When individuals are ridiculed or judged for their sexual preferences, especially by a partner, it can lead to feelings of shame and anger. Sharing a kinky desire is often a vulnerable experience, and when that vulnerability and trust is met with negativity, there are serious consequences. 

Education & Support

For individuals interested in exploring kink and fetish, seeking education and support is paramount. There are numerous resources available, including books, websites, workshops, and local communities, that provide valuable insights, guidance, and opportunities for discussion. These resources can help individuals navigate the complexities of kink and fetish, understand consent, learn about safety practices, and connect with like-minded individuals. However, it is essential to approach these resources critically and discerningly. Ensure that the information is reliable, up-to-date, and reflects the principles of consent and safety. Pornography should never be considered instructional or an authentic depiction of how kink and fetish play should be approached. 

For more comprehensive knowledge, working with a coach, professional Dom, or a kink educator is the best way to get an in-depth education about your specific interests. When working with a professional, you will receive hands-on training, and practical skill-building, as well as crucial feedback.

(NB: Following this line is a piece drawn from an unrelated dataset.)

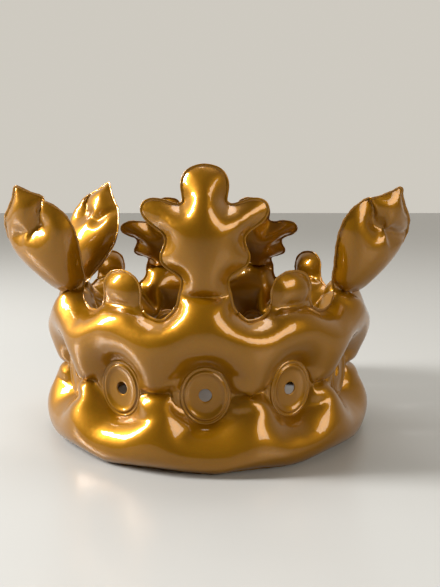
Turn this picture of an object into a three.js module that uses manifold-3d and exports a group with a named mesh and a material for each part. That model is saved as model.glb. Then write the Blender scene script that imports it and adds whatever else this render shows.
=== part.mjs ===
// An inflatable crown of welded vinyl film: two soft chambers, one on the other, are rolled into a ring and
// joined at the back, and carry eleven inflated points (three stars, four leaves, four knobs) along their top.
// An oval weld with a punched hole sits under each point, where the two films are fused and the chambers are
// pinched in. A mouth valve with a push-in stem sits low on the inner wall, towards the back.
//
// Millimetres, +Z up, the front star on -Y. The origin is the middle of the head opening, on the table.
import * as THREE from "three";
import { mergeVertices } from "three/addons/utils/BufferGeometryUtils.js";
import Module from "manifold-3d";

// --- Driving dimensions -------------------------------------------------------------------------------------
const RING_RADIUS = 121; // to the middle of the chamber wall
const WAIST_HEIGHT = 54; // where the two chambers meet, at the middle of the oval welds
const VALLEY_HEIGHT = 111; // top of the upper chamber between the points
const SEAT_HEIGHT = 127; // top of the upper chamber under a point
const FILM = 0.8; // two fused films
const HEM_WIDTH = 4; // of the weld round the foot
const RIM_WIDTH = 3; // of the weld round the points and along the valleys
const GAP = 0.4; // between pieces that touch

const WELD_WIDTH = 35.5;
const WELD_HEIGHT = 42.5;
const WELD_HOLE = 9;
const DIMPLE_SIDES = 14;
const POCKET_FLARE = 9; // how much wider the dimple is at the surface than the weld, each side
const JOIN_WIDTH = 10; // of the upright weld at the back

// --- The points, clockwise from the front as seen from above ---------------------------------------------------
// Degrees: azimuth, outward lean, twist about the point's own length, and how far the lean heads off the radius.
const POINTS = [
  { name: "star_front", kind: "star", azimuth: 0, lean: 2, twist: 0, heading: 0 },
  { name: "knob_front_right", kind: "knob", azimuth: 31.4, lean: 4, twist: 0, heading: 0 },
  { name: "leaf_front_right", kind: "leaf", azimuth: 62.8, lean: 31, twist: -44, heading: 0 },
  { name: "leaf_rear_right", kind: "leaf", azimuth: 94.2, lean: 34, twist: -6, heading: 0 },
  { name: "knob_rear_right", kind: "knob", azimuth: 125.6, lean: 4, twist: 0, heading: 0 },
  { name: "star_rear_right", kind: "star", azimuth: 157, lean: -40, twist: 0, heading: 23 },
  { name: "star_rear_left", kind: "star", azimuth: 203, lean: -40, twist: 0, heading: -23 },
  { name: "knob_rear_left", kind: "knob", azimuth: 234.4, lean: 4, twist: 0, heading: 0 },
  { name: "leaf_rear_left", kind: "leaf", azimuth: 265.8, lean: -20, twist: 48, heading: 0 },
  { name: "leaf_front_left", kind: "leaf", azimuth: 297.2, lean: 31, twist: 44, heading: 0 },
  { name: "knob_front_left", kind: "knob", azimuth: 328.6, lean: 4, twist: 0, heading: 0 },
];

// Right half of each outline from below the root to the tip, as points of one smooth curve: across, up.
const OUTLINES = {
  star: {
    right: [[15, -14], [18, 2], [24, 13], [32, 23], [31, 36], [40, 50], [45, 58], [42, 66], [25, 66], [17, 70], [15, 81]],
    tip: 91,
    middle: 44,
    rootWidth: 18,
    thickness: 34,
    samples: 40,
  },
  leaf: {
    right: [[15, -14], [17, 0], [24, 14], [33, 32], [34, 54], [23, 71], [9, 83]],
    tip: 89,
    middle: 45,
    rootWidth: 17,
    thickness: 38,
    samples: 26,
  },
  knob: {
    right: [[15, -12], [17, 1], [13, 11]],
    tip: 16,
    middle: 2,
    rootWidth: 16,
    thickness: 24,
    samples: 18,
  },
};

// Sections of the two chambers, anticlockwise from the foot or the waist outside: radius, height.
const LOWER_SECTION = [[137, 0], [137, 1.6], [142, 12], [143, 26], [139, 40], [130, 53.6], [112, 53.6], [106, 42], [104.5, 27], [106, 12], [114, 0]];
const UPPER_SECTION = [[112, 54.4], [130, 54.4], [135, 66], [140, 84], [139, 101], [129, 111], [113, 111], [103, 101], [99, 84], [103, 66]];

// --- The mouth valve, on the inner wall at the back -------------------------------------------------------------
const VALVE = {
  azimuth: 142,
  height: 20,
  seatRadius: 8.6,
  flangeRadius: 8,
  flangeThickness: 1,
  stemRadius: 4.4,
  stemBore: 3,
  stemLength: 12,
  flapThickness: 0.8,
  plugRadius: 2.7,
  plugLength: 6,
  headThickness: 1.6,
  pocketRadius: 5.4,
  pocketDepth: 19,
};

const INNER_FACE = 103.5; // radius of the inner wall at the valve's height

const radians = THREE.MathUtils.degToRad;
const { cos, sin, abs, sqrt, PI } = Math;

const wasm = await Module();
wasm.setup();

// --- Solids ----------------------------------------------------------------------------------------------------
function toManifold(geometry) {
  const bare = geometry.clone();
  bare.deleteAttribute("normal");
  bare.deleteAttribute("uv");
  const merged = mergeVertices(bare, 1e-4);
  return new wasm.Manifold(
    new wasm.Mesh({
      numProp: 3,
      vertProperties: merged.attributes.position.array,
      triVerts: new Uint32Array(merged.index.array),
    }),
  );
}

function fromManifold(solid) {
  const mesh = solid.getMesh();
  const geometry = new THREE.BufferGeometry();
  geometry.setAttribute("position", new THREE.BufferAttribute(mesh.vertProperties, 3));
  geometry.setIndex(new THREE.BufferAttribute(mesh.triVerts, 1));
  geometry.computeVertexNormals();
  return geometry;
}

function indexed(points, faces) {
  const geometry = new THREE.BufferGeometry().setFromPoints(points);
  geometry.setIndex(faces);
  geometry.computeVertexNormals();
  return geometry;
}

// A closed ring: section(turn) gives the (radius, height) points of the section at that azimuth, anticlockwise.
function sweptRing(steps, section) {
  const points = [];
  const faces = [];
  const around = section(0).length;
  for (let i = 0; i < steps; i++) {
    const turn = (2 * PI * i) / steps;
    for (const [radius, height] of section(turn)) {
      points.push(new THREE.Vector3(radius * sin(turn), -radius * cos(turn), height));
    }
  }
  for (let i = 0; i < steps; i++) {
    for (let j = 0; j < around; j++) {
      const a = i * around + j;
      const b = i * around + ((j + 1) % around);
      const c = ((i + 1) % steps) * around + ((j + 1) % around);
      const d = ((i + 1) % steps) * around + j;
      faces.push(a, c, b, a, d, c);
    }
  }
  return indexed(points, faces);
}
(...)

Rest assured, that no matter what kinky activity or scenario you have dreamed up, someone has probably tried it already and has plenty of learnings to share. 

Conclusion

The world of kink and fetish is an intricate and multifaceted aspect of human sexuality. By understanding the differences between kink and fetish, exploring fantasy, emphasizing consent and communication, challenging stigmas and biases, and seeking education and support, we can have more adventurous and pleasurable sex. It is crucial to approach these practices with respect and open-mindedness, recognizing that exploration of kink and fetish can be a connective and fulfilling part of human sexual expression, and most importantly - fun!